Anyways, I'm running arch for about a year now and it never failed me. I reinstalled one time, but it was 100% my fault for fucking shit up by using commands I only knew half. Home and media partitions were still fine, so no problem at all. I got pretty comfy with it and have a pretty neat openbox setup running, currently experimenting with compton and xmonad. My laptop is running arch too, but I installed cinnamon so people in the school I go to won't give me the looks (I'm not a total neckbeard despite my setup)

It's all personal preference, but I love the distribution unironically and I'd recommend it to anyone who's interested in knowing what's going on and how it can be modified to fit your needs.

Probably you noticed that I wrote I "didn't" like reading wiki pages for days, because I'm really pleased to say that my interests in things have grown quite a bit and I'm genuinely interested into learning it all, reading probably the most user friendly Linux wiki out there like other people would read the newspaper

t. Arch user

Nope, blame the lightdm devs for fucking that up.

I've been running Arch on my main desktop since 2006 or 2007.

I was in uni and my linux enthousiastic friend installed it for me (so technically speaking I never installed Arch and I wouldn't know how to).
I did math not CS)

It never broke and I still use it as my main machine now. But that might be because I only updated my kernel and gnome once a year.

I'm so used to it that I never bothered looking for another OS.

does anyone else here have invisible/no text in wine with freetype >2.6?
if it turns out not to be an arch thing i'll repost in sqt

i've been working around it by just holding back lib32-freetype (most of my wine prefixes are 32bit), but freetype's up to 2.7 now and it's still doing it

am i missing something? i've looked around several times, but i don't have anything specific enough to find relevant information

pic related, i've tried each new freetype version as they come out, and wine's been through several versions as well

If you want to experience a nightmare, take up Architect for a ride. Supposedly the user friendly installer but never seems to install Arch properly and always fucks up somehow.

If by some miracle you do get it, getting arch to properly access the aur repos to a nearby server is a project. If still you make it, try adding a new user to the wheel and suddenly, you have no control over the system even if you added yourself as admin.
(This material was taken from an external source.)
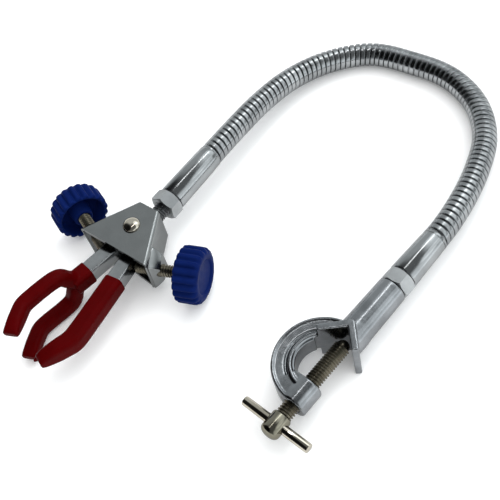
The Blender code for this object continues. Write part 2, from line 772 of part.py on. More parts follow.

Compared to this turd, Ubuntu Unity is flawless and never fucks up unless you really want it to. Also Compiz is the best compositor with no screen tearing and flawless 10-bit video playback. All drivers including my printer worked OOB without any fingering of terminal.

>knowing what's going on
I like arch, but claiming to know what's going on in a computer because you're using it is like opening a car hood, putting a label on everything (engine, fuel tank, cooling water...) and then claiming to know how cars work. No. Arch doesn't teach you anything about how stuff _actually_ works. Yeah, polkit does something with permissions or so. But you won't know any more than that, and even in the rare cases where you can find out what a thing does (the intro bit in wiki.archlinux.org/index.php/Polkit is a bit better than my description), stuff if still vague as fuck.
You learn how to use and configure things, but that has virtually nothing to do with how they work.

Gnome 3 switched to Wayland by default. It stopped loading my Xresources files for the terminal font and colors. It was a very sad day.

I had weird GNOME bugs back on Debian ffs. I was literally just using GDM because it looked nice, so I ended up setting up xinit instead and getting rid of it.

I've used architect on a dozen machines without issues.

AUR works too, although not sure what specifically you mean by 'access the aur repos to a nearby server'.

>try adding a new user to the wheel
why? isn't this for root privileges or something? just use sudo, if so

>All drivers including my printer worked OOB without any fingering of terminal.
hardware is handled by the kernel so distros shouldn't matter (Aside from some distros coming with newer kernels)

What kind of config should I care of?